Sunil Vishwakarma of Tata Projects, head of planning in the CEC-ITD CEM-TPL JV, notes, “We are also tunnelling below Mahim junction, a section so critical to Mumbai’s railway network that it can’t stop running even for a day. Around 15 to 20 trains pass through this junction in an hour, and our TBM is tunnelling while these trains are running above. The challenge here becomes to continuously dig without causing any damage to the surface.”
But ask him to pick the most sensitive challenge, and he answers without missing a beat: “Dilapidated old buildings. There are buildings which are 120 years old. Their concrete life is over; even the life of the structure on which they have been built is over. They have been marked as dangerous, but people continue to reside there.
“Can you imagine the challenge of operating not one but two giant machines below the ground and managing the vibration within the parameters when there are such buildings on top? We have to take a lot of care in terms of the pressure, speed and thrust. Our margins are calculated in a few millimetres. It’s the biggest challenge because we are dealing with human lives.”
Tata first
Tunnelling work on the underground metro began at the end of 2017, when Tata Projects lowered TBMs Krishna 1 and 2 into the ground from Dharavi. “We take pride that ours was the first among the seven underground metro packages to start tunnelling with the TBMs,” Mr Vishwakarma says.
Getting the TBMs from the port to the site was tough. He adds: “The head of the TBM, which is the main cutter, weighs around 138 tonnes. The machines had to be transported in parts and assembled onsite. Special routes were chalked out and traffic diversions were made. The movement always happened between 10pm and 5am with a police escort.”
On January 31, 2019, digging their way through 2.47km of hard basalt rock, Krishna 1 and 2 made the project’s first twin-tunnelling breakthrough. They were right on schedule, which has been a challenge for metro projects.
“The execution of metro rail projects in bustling urban areas requires specialised expertise and experience,” says Rahul Shah, chief operating officer, Urban Infrastructure, TPL. “Precautions need to be taken to ensure minimal inconvenience to residents and local businesses. In the case of Mumbai, extra precautions need to be taken as the alignment passes near some sensitive structures. Tunnelling under old structures wherein no foundation details or drawings are available makes the task even tougher. In addition, heavy traffic flow means short work windows.”
Army of 1,700
To finish on schedule despite the challenges, Tata Projects has deployed 1,700+ staff and workers across the underground Colaba-Bandra-Seepz line and the elevated Wadala-Kasarvadavali line.
The elevated metro line comes with its unique set of challenges, the most overwhelming of which is working without stopping the traffic. The Traffic Index 2018, published in June 2019, ranked Mumbai as the most traffic-congested city in the world; the list featured 403 cities across 56 countries.

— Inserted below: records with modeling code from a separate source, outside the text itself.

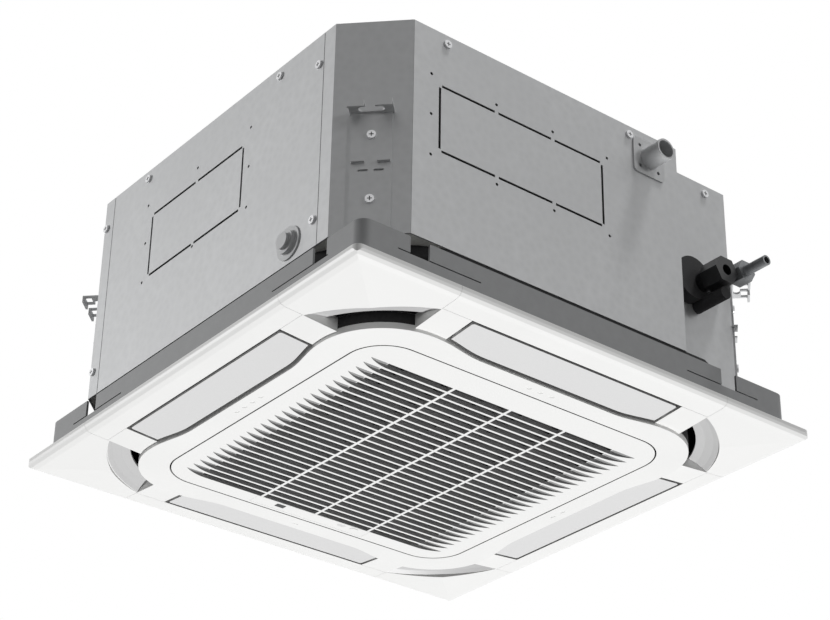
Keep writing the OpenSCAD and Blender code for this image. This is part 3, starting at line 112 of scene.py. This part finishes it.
# Panel frame, ring, hinge arms and other white mouldings: injection-moulded white ABS,
# finely textured by a spark-eroded mould. A clean white with a soft, broad sheen.
MOULD_GRAIN_MM, MOULD_CLOUD_MM = 0.9, 90
MOULD_DEPTH = 0.00004
SATIN_ABS = {"Roughness": 0.42, "IOR": 1.53}


def new_white_abs(name):
    finish, place = new_finish(name)
    eroded = add(finish, "ShaderNodeTexNoise",
                 {"Vector": place, "Scale": per_mm(MOULD_GRAIN_MM), "Detail": 3}).outputs["Fac"]
    return finish, place, eroded


abs_white, place, eroded = new_white_abs("moulded_white_abs")
cloud = add(abs_white, "ShaderNodeTexNoise",
            {"Vector": place, "Scale": per_mm(MOULD_CLOUD_MM), "Detail": 2}).outputs["Fac"]
surface(abs_white, cloud, linear("#e6e6e5"), linear("#eeeeed"), eroded, MOULD_DEPTH, **SATIN_ABS)
dress(abs_white, "white_abs")

# Intake grille: the same white ABS, moulded in one piece. Its groove walls and tips look
# grey in the photograph, most likely from shade that the lamps here don't give, so they
# are tinted by place: over the slats' height, and darker on the ramps that end the grooves.
SLAT_HIGH = 0.0046
TINT_START, TINT_FULL = 0.0001, 0.0003
RAMP_START, RAMP_FADE = 0.150, 0.008


def reach(node, axis):
    values = [corner[axis] for corner in frame["nodes"][node].bound_box]
    return min(values), max(values)


FACE = reach("grille", 2)[0]
grooved, place, eroded = new_white_abs("moulded_white_abs_grooved")
where = add(grooved, "ShaderNodeSeparateXYZ", {"Vector": place}).outputs
behind_face = add(grooved, "ShaderNodeMapRange", {
    "Value": where["Z"], "From Min": FACE + TINT_START,
    "From Max": FACE + TINT_FULL}).outputs["Result"]
before_back = add(grooved, "ShaderNodeMapRange", {
    "Value": where["Z"], "From Min": FACE + SLAT_HIGH,
    "From Max": FACE + SLAT_HIGH - TINT_FULL}).outputs["Result"]
in_groove = add(grooved, "ShaderNodeMath", {0: behind_face, 1: before_back},
                operation="MULTIPLY").outputs["Value"]
outward = add(grooved, "ShaderNodeMath", {0: where["Y"]}, operation="ABSOLUTE").outputs["Value"]
on_ramp = add(grooved, "ShaderNodeMapRange", {
    "Value": outward, "From Min": RAMP_START,
    "From Max": RAMP_START + RAMP_FADE}).outputs["Result"]
groove_tint = add(grooved, "ShaderNodeMix",
                  {"Factor": on_ramp, "A": linear("#d6d6d6"), "B": linear("#969696")},
                  data_type="RGBA").outputs["Result"]
surface(grooved, in_groove, linear("#eaeae9"), groove_tint, eroded, MOULD_DEPTH, **SATIN_ABS)
paint(frame["nodes"]["grille"], grooved)

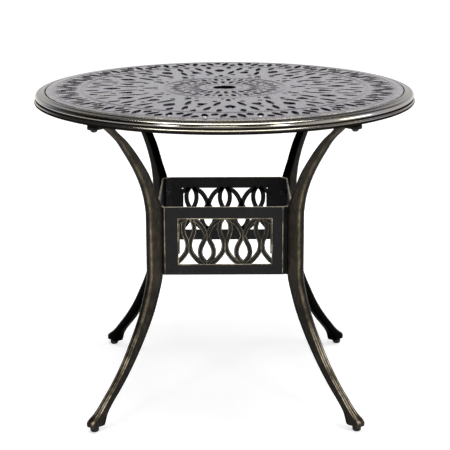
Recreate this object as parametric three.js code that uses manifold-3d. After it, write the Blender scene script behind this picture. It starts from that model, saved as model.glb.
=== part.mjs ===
// Round cast-aluminium patio table with an umbrella hole.
// Millimetres, +Z up. The origin is on the floor under the umbrella hole, and the front is -Y.
import * as THREE from 'three';
import { mergeVertices } from 'three/addons/utils/BufferGeometryUtils.js';
import Module from 'manifold-3d';

const wasm = await Module();
wasm.setup();

// Fits
const gap = 0.3; // between faces that touch
const overrun = 3; // how far a cut runs past the face it opens
const weldDistance = 0.0001;

// Table as a whole
const topHeight = 751;
const rimRadius = 450;

// Rim: a moulded ring with an inner ledge
const rimWidth = 25; // from the open line to the rim's outside
const grooveWidth = 2.6; // open line between lattice and rim
const lipWidth = 4.5;
const lipDrop = 1.6; // the lip lies this far below the lattice's top
const rollRadius = 8.5;
const rollDrop = 14; // from the lattice's top to the roll's centre
const beadRadius = 3.4;
const beadDrop = 24.4;
const beadInset = 0.8;
const rimDepth = 32; // from the lattice's top to the rim's underside
const rimWall = 5;
const ledgeWidth = 22;
const ledgeThickness = 7;
const roundSteps = 60;

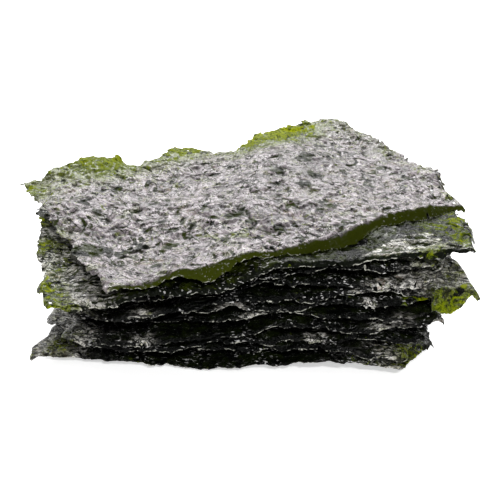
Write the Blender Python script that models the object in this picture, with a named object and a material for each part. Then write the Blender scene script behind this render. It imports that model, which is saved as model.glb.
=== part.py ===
# A stack of eleven roasted seaweed sheets. Each sheet is a thin wavy solid of its own,
# turned a little against the one beneath it and resting on its highest ridges.

import math
import random

import bpy
from mathutils import Matrix, Vector
from mathutils.bvhtree import BVHTree

MM = 0.001

# One sheet: the cut size before its edges crumble, and how thick it is
SHEET_LENGTH = 90 * MM
SHEET_WIDTH = 56 * MM
THICKNESS = 0.4 * MM

# Triangles: both faces of a sheet are the same grid, split alike
COLUMNS = 21
ROWS = 13

# Resting: the air left between two sheets where they touch, and how finely that is measured
CONTACT_GAP = 0.42 * MM
PROBE_STEP = 1.0 * MM
PROBE_REACH = 60 * MM
PROBE_HEIGHT = 200 * MM

# Waves that every sheet shares, as (length, direction in degrees, height, phase)
SHARED_WAVES = (
    (64 * MM, 8, 0.75 * MM, 0.9),
    (47 * MM, 62, 0.45 * MM, 2.2),
)

# Waves of one sheet alone, drawn with the sheet's own seed
OWN_WAVES = 5
OWN_WAVE_LENGTH = (19 * MM, 44 * MM)
OWN_WAVE_HEIGHT = (0.23 * MM, 0.55 * MM)

# Crumbled edges: short waves in the outline, drawn with the same seed
EDGE_WAVES = 4
EDGE_WAVE_LENGTH = (8.5 * MM, 24 * MM)
EDGE_WAVE_DEPTH = (0.15 * MM, 0.4 * MM)

# The stack from bottom to top: name, seed, centre x and y, turn in degrees,
# rise of the right end in degrees, length lost at the left end and at the right end
SHEETS = (
    ("sheet_01", 472, -0.9 * MM, -4.6 * MM, -4.0, 0.4, 0.0 * MM, 0.0 * MM),
    ("sheet_02", 12, 0.2 * MM, -1.6 * MM, -8.0, 0.2, 0.0 * MM, 2.0 * MM),
    ("sheet_03", 13, 0.6 * MM, -3.6 * MM, 1.0, 0.2, 2.0 * MM, 4.0 * MM),
    ("sheet_04", 14, 1.6 * MM, -5.2 * MM, 5.0, 0.3, 1.5 * MM, 5.0 * MM),
    ("sheet_05", 15, 1.2 * MM, -3.4 * MM, -2.0, 0.4, 3.0 * MM, 3.0 * MM),
    ("sheet_06", 16, 2.0 * MM, -3.8 * MM, 2.0, 0.4, 2.0 * MM, 4.0 * MM),
    ("sheet_07", 17, 3.0 * MM, -5.4 * MM, 9.0, 0.6, 0.0 * MM, 0.0 * MM),
    ("sheet_08", 18, 2.0 * MM, -5.0 * MM, 3.0, 0.8, 1.0 * MM, 5.0 * MM),
    ("sheet_09", 19, 1.4 * MM, -6.0 * MM, 6.0, 1.1, 1.0 * MM, 5.0 * MM),
    ("sheet_10", 1054, -2.6 * MM, -13.4 * MM, 12.0, 1.0, 0.0 * MM, 0.0 * MM),
    ("sheet_11", 112, -2.4 * MM, -3.8 * MM, 28.5, -0.4, 0.0 * MM, 0.0 * MM),
)

# Curls and dents: sheet, place along and across it, reach, lift (down if negative)
CURLS = (
    ("sheet_01", 44 * MM, -27 * MM, 14 * MM, 0.8 * MM),
    ("sheet_07", 43 * MM, -28 * MM, 11 * MM, -3.2 * MM),
    ("sheet_07", 44 * MM, -12 * MM, 16 * MM, 1.0 * MM),
    ("sheet_08", -45 * MM, -28 * MM, 24 * MM, -0.8 * MM),
    ("sheet_09", -45 * MM, -28 * MM, 24 * MM, -1.4 * MM),
    ("sheet_10", -45 * MM, -28 * MM, 26 * MM, -0.8 * MM),
    ("sheet_10", 45 * MM, -28 * MM, 15 * MM, 1.6 * MM),
    ("sheet_11", -31 * MM, 28 * MM, 9 * MM, 2.1 * MM),
    ("sheet_11", -16 * MM, 28 * MM, 7 * MM, -1.2 * MM),
    ("sheet_11", -3 * MM, 28 * MM, 7 * MM, 0.9 * MM),
    ("sheet_11", 10 * MM, 28 * MM, 8 * MM, -1.8 * MM),
    ("sheet_11", -36 * MM, -28 * MM, 22 * MM, -2.0 * MM),
    ("sheet_11", 6 * MM, -28 * MM, 16 * MM, -0.8 * MM),
    ("sheet_11", 40 * MM, -28 * MM, 22 * MM, -1.2 * MM),
)

# Pieces broken out of an edge: sheet, side, place along that side, half width, depth
# (a negative depth is a part that stands out)
BITES = (
    ("sheet_01", "right", -28 * MM, 9 * MM, 7.5 * MM),
    ("sheet_01", "left", -26 * MM, 5 * MM, -4.0 * MM),
    ("sheet_02", "right", -28 * MM, 9 * MM, 4.0 * MM),
    ("sheet_03", "right", -28 * MM, 7 * MM, 3.0 * MM),
    ("sheet_07", "right", 12 * MM, 20 * MM, 6.5 * MM),
    ("sheet_07", "right", -11 * MM, 12 * MM, 3.5 * MM),
    ("sheet_09", "right", -26 * MM, 10 * MM, 2.4 * MM),
    ("sheet_10", "front", 9 * MM, 22 * MM, 3.6 * MM),
    ("sheet_10", "right", 2 * MM, 17 * MM, -5.5 * MM),
    ("sheet_10", "right", -17 * MM, 12 * MM, -2.5 * MM),
    ("sheet_11", "front", 2 * MM, 22 * MM, -1.8 * MM),
    ("sheet_11", "back", -40 * MM, 7 * MM, 1.6 * MM),
    ("sheet_11", "back", -28 * MM, 8 * MM, -1.6 * MM),
    ("sheet_11", "back", -17 * MM, 6 * MM, 3.0 * MM),
    ("sheet_11", "back", 9 * MM, 6 * MM, 4.2 * MM),
    ("sheet_11", "right", 2 * MM, 19 * MM, -3.4 * MM),
)

# Finish of the CAD solids: roasted leaf, almost black green with a dull gloss
LEAF_COLOUR = (0.030, 0.040, 0.022, 1.0)
LEAF_ROUGHNESS = 0.38
SHARP_ANGLE = math.radians(50)


def clear_scene():
    for old in list(bpy.data.objects):
        bpy.data.objects.remove(old, do_unlink=True)


def leaf_material(name):
    material = bpy.data.materials.new(name)
    material.use_nodes = True
    shader = material.node_tree.nodes["Principled BSDF"]
    shader.inputs["Base Color"].default_value = LEAF_COLOUR
    shader.inputs["Roughness"].default_value = LEAF_ROUGHNESS
    shader.inputs["Metallic"].default_value = 0.0
    return material


def wave_height(waves, x, y):
    """Sum of plane waves (length, direction in degrees, height, phase) at one point."""
    total = 0.0
    for length, direction, height, phase in waves:
        angle = math.radians(direction)
        travelled = x * math.cos(angle) + y * math.sin(angle)
        total += height * math.sin(2 * math.pi * travelled / length + phase)
    return total


def draw_waves(draw, count, lengths, heights):
    return [
        (
            draw.uniform(*lengths),
            draw.uniform(0, 180),
            draw.uniform(*heights),
            draw.uniform(0, 2 * math.pi),
        )
        for _ in range(count)
    ]


def bell(distance, reach):
    return math.exp(-((distance / reach) ** 2))


class Outline:
    """The four crumbled edges of one sheet, each as a depth lost along its side."""

    def __init__(self, name, draw, lost_left, lost_right):
        sides = ("left", "right", "front", "back")
        self.waves = {
            side: draw_waves(draw, EDGE_WAVES, EDGE_WAVE_LENGTH, EDGE_WAVE_DEPTH)
            for side in sides
        }
        self.lost = {"left": lost_left, "right": lost_right, "front": 0.0, "back": 0.0}
        self.bites = [bite[1:] for bite in BITES if bite[0] == name]

    def depth(self, side, place):
        total = self.lost[side]
        for length, _, height, phase in self.waves[side]:
            total += height * math.sin(2 * math.pi * place / length + phase)
        for bite_side, centre, half_width, deep in self.bites:
            if bite_side == side:
                total += deep * bell(place - centre, half_width)
        return total

    def point(self, along_share, across_share):
        """Where a grid point lies, from its share of the length and of the width."""
        across = (across_share - 0.5) * SHEET_WIDTH
        along = (along_share - 0.5) * SHEET_LENGTH
        left = -SHEET_LENGTH / 2 + self.depth("left", across)
        right = SHEET_LENGTH / 2 - self.depth("right", across)
        front = -SHEET_WIDTH / 2 + self.depth("front", along)
        back = SHEET_WIDTH / 2 - self.depth("back", along)
        return (
            left + (right - left) * along_share,
            front + (back - front) * across_share,
        )


def sheet_heights(name, draw, turn, centre, rise, points):
    """Height of the sheet's middle surface above its own centre, at each grid point."""
    own_waves = draw_waves(draw, OWN_WAVES, OWN_WAVE_LENGTH, OWN_WAVE_HEIGHT)
    curls = [curl[1:] for curl in CURLS if curl[0] == name]
    heights = []
    for along, across in points:
        placed = Matrix.Rotation(turn, 2) @ Vector((along, across)) + centre
        height = wave_height(SHARED_WAVES, placed.x, placed.y)
        height += wave_height(own_waves, along, across)
        height += along * math.tan(rise)
        for curl_along, curl_across, reach, lift in curls:
            distance = math.hypot(along - curl_along, across - curl_across)
            height += lift * bell(distance, reach)
        heights.append(height)
    return heights


def grid_index(column, row):
    return column * (ROWS + 1) + row


def sheet_faces():
    """Triangles of the top face, the bottom face and the rim between them."""
    below = (COLUMNS + 1) * (ROWS + 1)
    faces = []
    for column in range(COLUMNS):
        for row in range(ROWS):
            a = grid_index(column, row)
            b = grid_index(column + 1, row)
            c = grid_index(column + 1, row + 1)
            d = grid_index(column, row + 1)
            if (column + row) % 2:
                halves = ((a, b, c), (a, c, d))
            else:
                halves = ((a, b, d), (b, c, d))
            for p, q, r in halves:
                faces.append((p, q, r))
                faces.append((p + below, r + below, q + below))
    front = [grid_index(column, 0) for column in range(COLUMNS)]
    right = [grid_index(COLUMNS, row) for row in range(ROWS)]
    back = [grid_index(column, ROWS) for column in range(COLUMNS, 0, -1)]
    left = [grid_index(0, row) for row in range(ROWS, 0, -1)]
    loop = front + right + back + left
    for here, following in zip(loop, loop[1:] + loop[:1]):
        faces.append((here, here + below, following + below))
        faces.append((here, following + below, following))
    return faces


def make_sheet(name, seed, x, y, turn_degrees, rise_degrees, lost_left, lost_right):
    draw = random.Random(seed)
    turn = math.radians(turn_degrees)
    outline = Outline(name, draw, lost_left, lost_right)
    points = [
        outline.point(column / COLUMNS, row / ROWS)
        for column in range(COLUMNS + 1)
        for row in range(ROWS + 1)
    ]
    rise = math.radians(rise_degrees)
    heights = sheet_heights(name, draw, turn, Vector((x, y)), rise, points)
    top = [(a, b, h + THICKNESS / 2) for (a, b), h in zip(points, heights)]
    bottom = [(a, b, h - THICKNESS / 2) for (a, b), h in zip(points, heights)]
    mesh = bpy.data.meshes.new(name)
    mesh.from_pydata(top + bottom, [], sheet_faces())
    mesh.materials.append(leaf_material(name + "_leaf"))
    mesh.shade_smooth()
    mesh.set_sharp_from_angle(angle=SHARP_ANGLE)
    sheet = bpy.data.objects.new(name, mesh)
    bpy.context.scene.collection.objects.link(sheet)
    sheet.location = (x, y, 0)
    sheet.rotation_euler = (0, 0, turn)
    return sheet


def placed_geometry(sheet):
    place = Matrix.Translation(sheet.location) @ sheet.rotation_euler.to_matrix().to_4x4()
    corners = [place @ vertex.co for vertex in sheet.data.vertices]
    faces = [tuple(face.vertices) for face in sheet.data.polygons]
    return corners, faces


def probes():
    """A square lattice of places, seen from above, over the whole stack."""
    steps = int(PROBE_REACH / PROBE_STEP)
    for i in range(-steps, steps + 1):
        for j in range(-steps, steps + 1):
            yield i * PROBE_STEP, j * PROBE_STEP


def surface_heights(tree, from_above):
    """Height of the first surface met at each probe, coming down or going up."""
    start = PROBE_HEIGHT if from_above else -PROBE_HEIGHT
    direction = Vector((0, 0, -1 if from_above else 1))
    found = {}
    for x, y in probes():
        hit = tree.ray_cast(Vector((x, y, start)), direction)[0]
        if hit is not None:
            found[x, y] = hit.z
    return found


def settle(sheets):
    """Lowers each sheet in turn until it nearly touches the pile beneath it."""
    pile = {}
    for sheet in sheets:
        tree = BVHTree.FromPolygons(*placed_geometry(sheet))
        underside = surface_heights(tree, from_above=False)
        shared = [place for place in underside if place in pile]
        if shared:
            lift = CONTACT_GAP - min(underside[place] - pile[place] for place in shared)
        else:
            lift = -min(underside.values())
        sheet.location.z += lift
        for place, height in surface_heights(tree, from_above=True).items():
            pile[place] = max(height + lift, pile.get(place, -PROBE_HEIGHT))


def stand_on_origin(sheets):
    """Puts the middle of the stack's underside at the origin, through one empty."""
    corners = [corner for sheet in sheets for corner in placed_geometry(sheet)[0]]
    low = [min(corner[axis] for corner in corners) for axis in range(3)]
    high = [max(corner[axis] for corner in corners) for axis in range(3)]
    stack = bpy.data.objects.new("stack", None)
    bpy.context.scene.collection.objects.link(stack)
    stack.location = (-(low[0] + high[0]) / 2, -(low[1] + high[1]) / 2, -low[2])
    for sheet in sheets:
        sheet.parent = stack


def main():
    clear_scene()
    sheets = [make_sheet(*row) for row in SHEETS]
    settle(sheets)
    stand_on_origin(sheets)


main()
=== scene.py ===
import math

import bpy
import numpy as np
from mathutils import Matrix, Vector
from mathutils.bvhtree import BVHTree


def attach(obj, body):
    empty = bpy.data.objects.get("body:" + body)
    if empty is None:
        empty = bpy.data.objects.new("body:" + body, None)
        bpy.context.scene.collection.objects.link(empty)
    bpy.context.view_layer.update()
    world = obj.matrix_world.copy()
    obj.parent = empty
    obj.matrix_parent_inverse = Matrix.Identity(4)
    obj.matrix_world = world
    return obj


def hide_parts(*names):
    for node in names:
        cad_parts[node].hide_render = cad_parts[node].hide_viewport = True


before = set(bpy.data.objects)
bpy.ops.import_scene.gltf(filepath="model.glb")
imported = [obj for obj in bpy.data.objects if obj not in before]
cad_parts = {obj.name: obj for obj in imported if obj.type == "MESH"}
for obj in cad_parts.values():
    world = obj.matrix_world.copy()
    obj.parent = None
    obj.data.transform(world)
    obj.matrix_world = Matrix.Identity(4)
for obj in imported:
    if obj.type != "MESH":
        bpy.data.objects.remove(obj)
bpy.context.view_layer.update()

MM = 0.001

# View of the photograph: where the camera looks, from how far and how high
LOOK_AT = Vector((1.8, 4.1, 14.6)) * MM
CAMERA_DISTANCE = 241 * MM
CAMERA_ELEVATION = math.radians(28.3)
SENSOR_WIDTH = 36.0
LENS = 69.1

# Fineness of the leaf meshes: cell size of the top sheet, of the tenth and of the others
CELLS = {"sheet_11": 0.37 * MM, "sheet_10": 0.46 * MM}
OTHER_CELL = 0.60 * MM

# Leaf thickness at its edge and away from it, and how far in it reaches the full value
EDGE_THICKNESS = 0.06 * MM
LEAF_THICKNESS = 0.17 * MM
THICKENING = 1.6 * MM

# Depth over which a leaf's inset from its own edge is told to the material, and the share of it
# where the painted highlight along the rim starts and ends
INSET_DEPTH = 2.0 * MM
RIM_HIGHLIGHT_SHARES = (0.035, 0.01)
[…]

A CHEC-TPL JV is addressing this challenge by relying on the precast method. Explaining how it reduces the inconvenience caused to the average citizen, Mr Vishwakarma says, “It is a plug-and-play kind of a thing. The parts are ready; you just join it onsite. If we cast one slab of 180m onsite, it would take us two months. By doing a precast we can cover the same distance in a week.”
He adds, “The huge scale, the challenges and the ultimate goal are the reasons why this project is being termed one of the most audacious transit projects in the world. Tata Projects is uniquely positioned to execute such metro projects not only in Mumbai but across India due to our vast experience in successfully undertaking such tasks within scheduled timelines.”
Beyond Mumbai
Rapid urbanisation has mounted immense pressure on the country’s public transport system. Noting this in a media statement earlier this year, the Ministry of Housing and Urban Poverty Alleviation said, “Mass rapid transport system has emerged as one of the most effective means of mobility for citizens in tier-1 and tier-2 cities, and metro has been a major player.”
As of February 2019, the statement added, India had a functional metro rail network of over 585km. About 1,000km of metro line proposals were under planning, and about 600km of sanctioned metro lines were under construction.
This includes the Tata-Siemens consortium’s winning bid on the Pune Metro, which began construction in June 2019. It marks the first metro project in India under the public-private-partnership model, after the 2017 New Metro Rail Policy, aimed at enabling rapid and sustainable growth of metro rail in the country.
Built by a consortium of TRIL, Urban Transport Private Ltd and Siemens Project Ventures GmbH, the Pune project (23.3km, 23 stations) will connect the IT hub of Hinjewadi to the city.
Other projects include the elevated Ahmedabad metro (7.9km, 7 stations) that passes over the Sabarmati riverfront; the underground 1A line of the Lucknow metro (3.6km, 3 stations) that involved tunnelling under densely inhabited areas and sensitive structures; the Ghaziabad metro (9.63km, 8 stations) that connects the interiors of Ghaziabad to Delhi; and the Kochi metro (25km, 22 stations) where Tata Elxsi designed the end-to-end passenger experience.
Mr Deshpande says, “Infrastructure plays an important role in attracting investments, supporting businesses and improving living standards. Our metro rail projects in Lucknow and Ghaziabad have improved the quality of lives of citizens, provided fillip to local businesses, created employment avenues and uplifted nearby communities. In addition, with millions of users each day they have led to lower road congestion and pollution levels.
As one of India’s biggest players in the metro rail segment, we are playing an important role in this urban rejuvenation.”